Funnily enough I stumbled across a 2 for 1 sale at a local store yesterday and ended up buying 8 Blu-ray movies for $100 all in, so I was pretty happy with that. The selection wasn't fantastic, or I would have purchased more, but it was better than nothing.

Most of the newer releases are still >$30 each here which is too much for most titles (there are a few I would pay that for).

KT
I haven't seen a 2 for 1 sale here since the war ended. It's been buy 2 get one free on limited titles. That's why the internet has become the best resource. Amazon has sales all the time. Currently you can get Terminator 2, Stargate, Total Recall, The Punisher, Stir of Echoes, & The Devil's Rejects for $12.95 each. Not as great a sale as last month, but not bad if you haven't seen those films.

Borders has Pan's Labyrinth for $20.

Tower.com has some starting at $14

Warnerbros has a 20% off code, WRNM. Shipping is free if you spend $50.

Mjentertainment.net has a crappy site, but their prices are pretty good. I just picked up 3:10 to Yuma, Alien vs Predator:Requiem, & War for $17 each, plus shipping.

The deals are out there.

3:10 to yuma was just $19.99 at Best Buy last week. I picked that up when I got my PS3
 
Sales would be higher if the BDA didn't drag ass with the BD Profiles. Profile 1.1 was only finalized six months ago. Anyone know the projected date for the finalization of Profile 2.0?
 
Originally posted by: biggestmuff
Anyone know the projected date for the finalization of Profile 2.0?

March 24, 2008

Assuming all were updated to the latest firmware, the majority of Blu-Ray players are now Profile 2.0 players (thanks to the PS3).

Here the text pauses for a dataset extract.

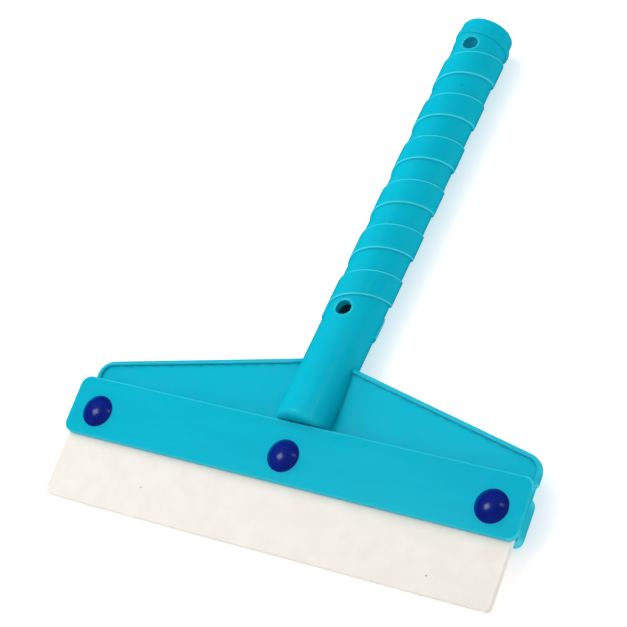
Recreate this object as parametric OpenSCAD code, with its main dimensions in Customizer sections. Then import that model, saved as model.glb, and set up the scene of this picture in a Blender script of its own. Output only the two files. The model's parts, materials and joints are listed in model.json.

EDIT: Looks like you were talking about when the manufacturers are forced to only produce 2.0 players, my bad.
 
Originally posted by: Schadenfroh
Originally posted by: biggestmuff
Anyone know the projected date for the finalization of Profile 2.0?

March 24, 2008

Assuming all were updated to the latest firmware, the majority of Blu-Ray players are now Profile 2.0 players (thanks to the PS3).

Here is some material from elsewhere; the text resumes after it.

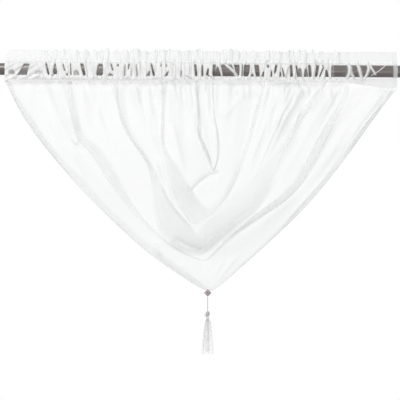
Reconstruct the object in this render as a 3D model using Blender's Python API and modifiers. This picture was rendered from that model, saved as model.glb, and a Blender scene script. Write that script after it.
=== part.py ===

EDIT: Looks like you were talking about when the manufacturers are forced to only produce 2.0 players, my bad.

Your statement is misleading. Of the current 12 BD players on the market, 8 of them are Profile 1.0. The only Profile 2.0 BD player is the PS3 with firmware 2.20.

source
 
Originally posted by: biggestmuff
Originally posted by: Schadenfroh
Assuming all were updated to the latest firmware, the majority of Blu-Ray players are now Profile 2.0 players (thanks to the PS3).

Your statement is misleading. Of the current 12 BD players on the market, 8 of them are Profile 1.0. The only Profile 2.0 BD player is the PS3 with firmware 2.20.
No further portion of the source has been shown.